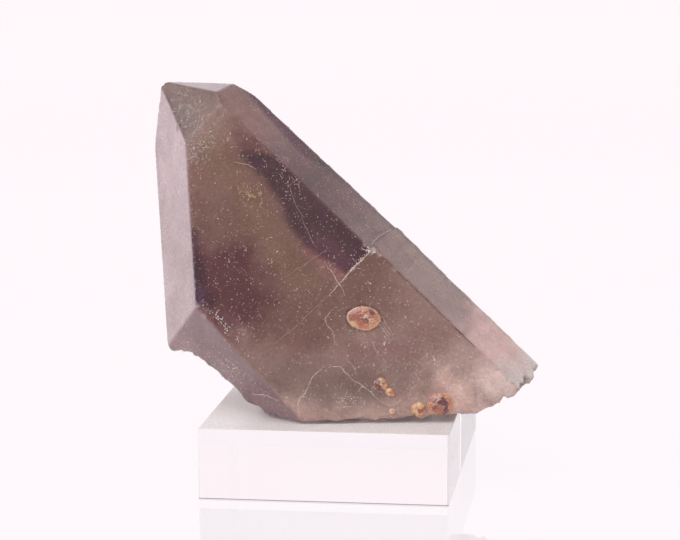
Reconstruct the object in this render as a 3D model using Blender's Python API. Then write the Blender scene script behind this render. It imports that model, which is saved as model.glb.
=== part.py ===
"""Smoky quartz crystal with small spessartine garnets, resting on a clear display block.

Metres, +Z up. The origin is the middle of the block's underside, the front is -Y and the
block's front edge runs along X.
"""

import math

import bmesh
import bpy
from mathutils import Matrix, Vector, noise

MM = 0.001

# Display block
BLOCK_WIDTH = 35.0 * MM
BLOCK_DEPTH = 50.0 * MM
BLOCK_HEIGHT = 10.0 * MM
BLOCK_EDGE = 0.35 * MM
BLOCK_EDGE_SEGMENTS = 3

# Crystal placing: the long axis slants to the left in the front face, which leans back
SEAT_GAP = 0.3 * MM
SEAT_POINT = Vector((-2.6 * MM, -20.7 * MM, BLOCK_HEIGHT + SEAT_GAP))
TURN = math.radians(9.8)
LEAN = math.radians(16.3)
SLANT = math.radians(45.6)

# Crystal faces: direction round the long axis (0 is the front, plus is to the right),
# angle of the face's normal from the long axis, distance from the seat point
PRISM = 90.0
TERMINATION = 51.8
CRYSTAL_FACES = {
    "front": (0, PRISM, 0.0 * MM),
    "right_bevel": (60, PRISM + 0.8, 20.4 * MM),
    "right_back": (120, PRISM - 1.5, 31.5 * MM),
    "back": (180, PRISM, 16.0 * MM),
    "left_back": (-120, PRISM, 12.0 * MM),
    "left_bevel": (-60, PRISM - 3.1, 0.5 * MM),
    "tip_facet": (0, TERMINATION, 24.8 * MM),
    "top": (60, TERMINATION, 42.5 * MM),
    "top_back": (120, TERMINATION, 48.4 * MM),
    "tip_back": (180, TERMINATION, 36.1 * MM),
    "left_side_back": (-120, TERMINATION, 21.9 * MM),
    "left_side": (-60, TERMINATION, 13.4 * MM),
}
ROUGH_SIZE = 160.0 * MM

# Growth steps on the right back face: where each starts along the axis, and how deep it is
STEP_STARTS = (0.5 * MM, 10.6 * MM, 24.0 * MM)
STEP_DEPTH = 0.2 * MM

# Broken underside: its height over the block's top from left to right, and its roughness
UNDERSIDE = (
    (-30.0, 10.4),
    (-24.0, 8.2),
    (-20.0, 7.6),
    (-16.5, 6.2),
    (-13.0, 2.6),
    (-9.5, 0.5),
    (-4.0, 0.0),
    (6.0, 0.3),
    (14.0, 0.8),
    (21.0, 1.6),
    (24.5, 2.7),
    (26.5, 3.9),
    (28.6, 4.4),
    (29.6, 7.0),
    (34.0, 12.0),
)
UNDERSIDE_CELL = 1.3 * MM
UNDERSIDE_X = (-32.0 * MM, 40.0 * MM)
UNDERSIDE_Y = (-30.0 * MM, 14.0 * MM)
UNDERSIDE_FLOOR = -6.0 * MM
CHIP_SIZE = 4.2 * MM
CHIP_HEIGHT = 1.1 * MM
GRAIN_SIZE = 1.6 * MM
GRAIN_HEIGHT = 0.35 * MM

# Garnets: place on the front face (x, z), half sizes (across, up, deep), how far the middle
# lies under the face, and the turn in the face
GARNET_GRAINS = {
    "spessartine_large": (((4.5, 24.3), (2.63, 1.88, 1.4), 0.75, 12.0),),
    "spessartine_cluster": (
        ((7.1, 15.3), (1.15, 1.1, 1.0), 0.3, 35.0),
        ((8.4, 14.4), (1.05, 0.95, 0.9), 0.25, -20.0),
    ),
    "spessartine_pair": (
        ((15.55, 12.75), (1.95, 1.6, 1.4), 0.35, 8.0),
        ((13.1, 12.1), (1.35, 1.05, 1.0), 0.25, -20.0),
    ),
    "spessartine_speck": (((8.85, 11.75), (0.42, 0.4, 0.4), 0.08, 20.0),),
}
GARNET_EDGE = 0.12
SOCKET_GAP = 0.3 * MM
SPECK_SOCKET_GAP = 0.2 * MM

COLOURS = {
    "display_block": (0.93, 0.94, 0.96, 1.0),
    "smoky_quartz": (0.30, 0.245, 0.235, 1.0),
    "spessartine": (0.52, 0.15, 0.03, 1.0),
}


def clear_objects():
    """Removes every object that is in the file at the start."""
    for item in list(bpy.data.objects):
        bpy.data.objects.remove(item, do_unlink=True)


def make_material(name, colour, roughness, transmission=0.0, ior=1.5):
    """Returns a Principled material with a plain colour."""
    material = bpy.data.materials.new(name)
    material.use_nodes = True
    shader = material.node_tree.nodes["Principled BSDF"]
    shader.inputs["Base Color"].default_value = colour
    shader.inputs["Roughness"].default_value = roughness
    shader.inputs["Metallic"].default_value = 0.0
    shader.inputs["Transmission Weight"].default_value = transmission
    shader.inputs["IOR"].default_value = ior
    material.diffuse_color = colour
    return material


def add_object(name, shape, material=None, placing=None):
    """Turns a bmesh into a named object in the scene."""
    mesh = bpy.data.meshes.new(name)
    bmesh.ops.recalc_face_normals(shape, faces=shape.faces)
    shape.to_mesh(mesh)
    shape.free()
    item = bpy.data.objects.new(name, mesh)
    bpy.context.collection.objects.link(item)
    if placing is not None:
        item.matrix_world = placing
    if material is not None:
        mesh.materials.append(material)
    return item


def hide_cutter(cutter):
    """Marks an object as a cutter only."""
    cutter.hide_render = True
    cutter.display_type = "WIRE"


def add_boolean(item, other, operation):
    """Joins or cuts an object with another, which becomes a hidden guide."""
    hide_cutter(other)
    modifier = item.modifiers.new(f"{operation.lower()}_{other.name}", "BOOLEAN")
    modifier.operation = operation
    modifier.solver = "EXACT"
    modifier.object = other


def crystal_placing():
    """Rotation and place of the crystal: +Z is its long axis, -Y its front face."""
    rotation = (
        Matrix.Rotation(TURN, 4, "Z")
        @ Matrix.Rotation(-LEAN, 4, "X")
        @ Matrix.Rotation(-SLANT, 4, "Y")
    )
    return Matrix.Translation(SEAT_POINT) @ rotation


def face_normal(direction, from_axis):
    """Outward normal of a crystal face, in the crystal's own frame."""
    around = math.radians(direction)
    polar = math.radians(from_axis)
    outward = Vector((math.sin(around), -math.cos(around), 0.0))
    return outward * math.sin(polar) + Vector((0.0, 0.0, math.cos(polar)))


def cut_away(shape, point, normal):
    """Cuts off all that lies beyond a plane, and closes the cut."""
    geometry = shape.verts[:] + shape.edges[:] + shape.faces[:]
    result = bmesh.ops.bisect_plane(
        shape, geom=geometry, dist=1e-7, plane_co=point, plane_no=normal, clear_outer=True
    )
    cut_edges = [part for part in result["geom_cut"] if isinstance(part, bmesh.types.BMEdge)]
    if cut_edges:
        bmesh.ops.contextual_create(shape, geom=cut_edges)


def crystal_shape():
    """The whole crystal as flat faces, in its own frame, with its lower end cut level."""
    shape = bmesh.new()
    bmesh.ops.create_cube(shape, size=ROUGH_SIZE)
    for direction, from_axis, distance in CRYSTAL_FACES.values():
        normal = face_normal(direction, from_axis)
        cut_away(shape, normal * distance, normal)
    to_crystal = crystal_placing().inverted()
    below_seat = Vector((0.0, 0.0, BLOCK_HEIGHT - SEAT_GAP))
    down = to_crystal.to_3x3() @ Vector((0.0, 0.0, -1.0))
    cut_away(shape, to_crystal @ below_seat, down)
    return shape


def growth_step_shape(start, depth):
    """What one growth step takes off the right back face, from its start to the tip."""
    direction, from_axis, distance = CRYSTAL_FACES["right_back"]
    normal = face_normal(direction, from_axis)
    shape = bmesh.new()
    bmesh.ops.create_cube(shape, size=ROUGH_SIZE)
    cut_away(shape, normal * (distance - depth), -normal)
    cut_away(shape, Vector((0.0, 0.0, start)), Vector((0.0, 0.0, -1.0)))
    return shape


def underside_height(x):
    """Height of the broken underside over the block's top, straight between its points."""
    x_mm = x / MM
    for (left, low), (right, high) in zip(UNDERSIDE, UNDERSIDE[1:]):
        if x_mm <= right:
            share = max(0.0, (x_mm - left) / (right - left))
            return (low + (high - low) * share) * MM
    return UNDERSIDE[-1][1] * MM


def break_height(x, y):
    """Height in the world of the broken surface: the slope, chips and fine grain."""
    spot = Vector((x, y, 0.0))
    chip = (noise.cell(spot / CHIP_SIZE) - 0.5) * CHIP_HEIGHT
    grain = noise.noise(spot / GRAIN_SIZE) * GRAIN_HEIGHT
    rise = underside_height(x)
    rough = chip * min(1.0, rise / (2.0 * MM)) + grain
    return BLOCK_HEIGHT + SEAT_GAP + max(0.0, rise + rough)


def break_shape():
    """The solid under the crystal's broken underside, which is cut away from it."""
    shape = bmesh.new()
    columns = round((UNDERSIDE_X[1] - UNDERSIDE_X[0]) / UNDERSIDE_CELL)
    rows = round((UNDERSIDE_Y[1] - UNDERSIDE_Y[0]) / UNDERSIDE_CELL)
    grid = []
    for row in range(rows + 1):
        y = UNDERSIDE_Y[0] + row * UNDERSIDE_CELL
        line = []
        for column in range(columns + 1):
            x = UNDERSIDE_X[0] + column * UNDERSIDE_CELL
            line.append(shape.verts.new((x, y, break_height(x, y))))
        grid.append(line)
    for front, behind in zip(grid, grid[1:]):
        for index in range(columns):
            left, right = index, index + 1
            shape.faces.new((front[left], front[right], behind[left]))
            shape.faces.new((front[right], behind[right], behind[left]))
    rim = [edge for edge in shape.edges if edge.is_boundary]
    skirt = bmesh.ops.extrude_edge_only(shape, edges=rim)["geom"]
    low = [part for part in skirt if isinstance(part, bmesh.types.BMVert)]
    for vert in low:
        vert.co.z = UNDERSIDE_FLOOR
    bmesh.ops.contextual_create(shape, geom=[e for e in shape.edges if e.is_boundary])
    return shape


def garnet_shape(half_sizes, grow=0.0):
    """A 24-sided garnet form with softened edges, stretched to its half sizes."""
    shape = bmesh.new()
    for x in (-1, 0, 1):
        for y in (-1, 0, 1):
            for z in (-1, 0, 1):
                axes = abs(x) + abs(y) + abs(z)
                if axes:
                    shape.verts.new(Vector((x, y, z)) * 2.0 / (1 + axes))
    bmesh.ops.convex_hull(shape, input=shape.verts[:])
    bmesh.ops.dissolve_limit(
        shape, angle_limit=math.radians(1.0), verts=shape.verts[:], edges=shape.edges[:]
    )
    bmesh.ops.bevel(
        shape, geom=shape.edges[:] + shape.verts[:], offset=GARNET_EDGE, segments=1, affect="EDGES"
    )
    across, up, deep = half_sizes
    stretch = Vector((across * MM + grow, deep * MM + grow, up * MM + grow))
    bmesh.ops.scale(shape, vec=stretch, verts=shape.verts[:])
    return shape


def front_face_place(x, z, sunk):
    """Point under the crystal's front face at x and z, sunk along the face's normal."""
    normal = crystal_placing().to_3x3() @ face_normal(0, PRISM)
    reach = normal.dot(SEAT_POINT) - normal.x * x - normal.z * z
    return Vector((x, reach / normal.y, z)) - normal * sunk


def garnet_placing(place, sunk, turn):
    """Placing of one garnet, square to the front face and turned in it."""
    x, z = place
    point = front_face_place(x * MM, z * MM, sunk * MM)
    rotation = Matrix.Rotation(TURN, 4, "Z") @ Matrix.Rotation(-LEAN, 4, "X")
    return Matrix.Translation(point) @ rotation @ Matrix.Rotation(math.radians(turn), 4, "Y")


def build_block(material):
    """The rectangular block with finely bevelled edges."""
    shape = bmesh.new()
    bmesh.ops.create_cube(shape, size=1.0)
    bmesh.ops.scale(shape, vec=(BLOCK_WIDTH, BLOCK_DEPTH, BLOCK_HEIGHT), verts=shape.verts[:])
    block = add_object("display_block", shape, material)
    block.location.z = BLOCK_HEIGHT / 2
    bevel = block.modifiers.new("edge", "BEVEL")
    bevel.width = BLOCK_EDGE
    bevel.segments = BLOCK_EDGE_SEGMENTS
    return block


def build_crystal(material):
    """The crystal with its growth steps and its broken underside."""
    placing = crystal_placing()
    crystal = add_object("smoky_quartz", crystal_shape(), material, placing)
    for number, start in enumerate(STEP_STARTS, 1):
        shape = growth_step_shape(start, STEP_DEPTH * number)
        add_boolean(crystal, add_object(f"growth_step_{number}", shape, None, placing), "DIFFERENCE")
    add_boolean(crystal, add_object("broken_underside", break_shape()), "DIFFERENCE")
    return crystal


def build_garnets(crystal, material):
    """The garnets in the front face, and the sockets that they sit in."""
    for name, grains in GARNET_GRAINS.items():
        gap = SPECK_SOCKET_GAP if name == "spessartine_speck" else SOCKET_GAP
        garnet = None
        for number, (place, half_sizes, sunk, turn) in enumerate(grains, 1):
            placing = garnet_placing(place, sunk, turn)
            socket = add_object(f"{name}_socket_{number}", garnet_shape(half_sizes, gap), None, placing)
            add_boolean(crystal, socket, "DIFFERENCE")
            grain_name = name if garnet is None else f"{name}_grain_{number}"
            grain = add_object(grain_name, garnet_shape(half_sizes), material, placing)
            if garnet is None:
                garnet = grain
            else:
                add_boolean(garnet, grain, "UNION")


def main():
    """Builds the display block, the crystal and its garnets."""
    clear_objects()
    clear = make_material("clear_acrylic", COLOURS["display_block"], 0.03, 1.0, 1.49)
    smoky = make_material("smoky_quartz", COLOURS["smoky_quartz"], 0.12, 0.6, 1.544)
    orange = make_material("spessartine", COLOURS["spessartine"], 0.3)
    build_block(clear)
    crystal = build_crystal(smoky)
    build_garnets(crystal, orange)


if __name__ == "__main__":
    main()
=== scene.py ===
"""Smoky quartz with spessartine garnets on a clear display block: surfaces, finishes, light.

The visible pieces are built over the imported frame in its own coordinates. Sizes in the
classes are millimetres, and MM turns them into Blender's metres.
"""

import logging
import math
from collections.abc import Sequence
from dataclasses import dataclass, field
from enum import Enum

import bmesh
import bpy
import numpy as np
from mathutils import Matrix, Vector


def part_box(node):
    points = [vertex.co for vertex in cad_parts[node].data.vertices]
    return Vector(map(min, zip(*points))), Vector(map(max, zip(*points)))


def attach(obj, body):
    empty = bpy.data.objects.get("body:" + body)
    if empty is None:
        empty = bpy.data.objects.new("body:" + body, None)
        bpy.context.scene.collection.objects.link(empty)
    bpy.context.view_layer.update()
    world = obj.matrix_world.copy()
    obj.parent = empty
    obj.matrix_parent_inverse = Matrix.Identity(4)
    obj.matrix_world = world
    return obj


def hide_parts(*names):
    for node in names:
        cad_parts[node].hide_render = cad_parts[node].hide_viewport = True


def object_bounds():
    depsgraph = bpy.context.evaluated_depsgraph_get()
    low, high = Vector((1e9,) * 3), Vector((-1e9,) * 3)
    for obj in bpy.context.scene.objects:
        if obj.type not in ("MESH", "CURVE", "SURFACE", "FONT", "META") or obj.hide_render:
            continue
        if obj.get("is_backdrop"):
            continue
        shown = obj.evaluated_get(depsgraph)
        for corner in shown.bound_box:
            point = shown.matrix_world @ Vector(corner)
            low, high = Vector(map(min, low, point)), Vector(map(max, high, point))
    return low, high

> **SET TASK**
Repeat, word for word, only the lines from the line holding "build_block(clear)" through the line holding "if empty is", with both of those lines included.

> **ANSWER TO THE PROBLEM**
    build_block(clear)
    crystal = build_crystal(smoky)
    build_garnets(crystal, orange)


if __name__ == "__main__":
    main()
=== scene.py ===
"""Smoky quartz with spessartine garnets on a clear display block: surfaces, finishes, light.

The visible pieces are built over the imported frame in its own coordinates. Sizes in the
classes are millimetres, and MM turns them into Blender's metres.
"""

import logging
import math
from collections.abc import Sequence
from dataclasses import dataclass, field
from enum import Enum

import bmesh
import bpy
import numpy as np
from mathutils import Matrix, Vector


def part_box(node):
    points = [vertex.co for vertex in cad_parts[node].data.vertices]
    return Vector(map(min, zip(*points))), Vector(map(max, zip(*points)))


def attach(obj, body):
    empty = bpy.data.objects.get("body:" + body)
    if empty is None:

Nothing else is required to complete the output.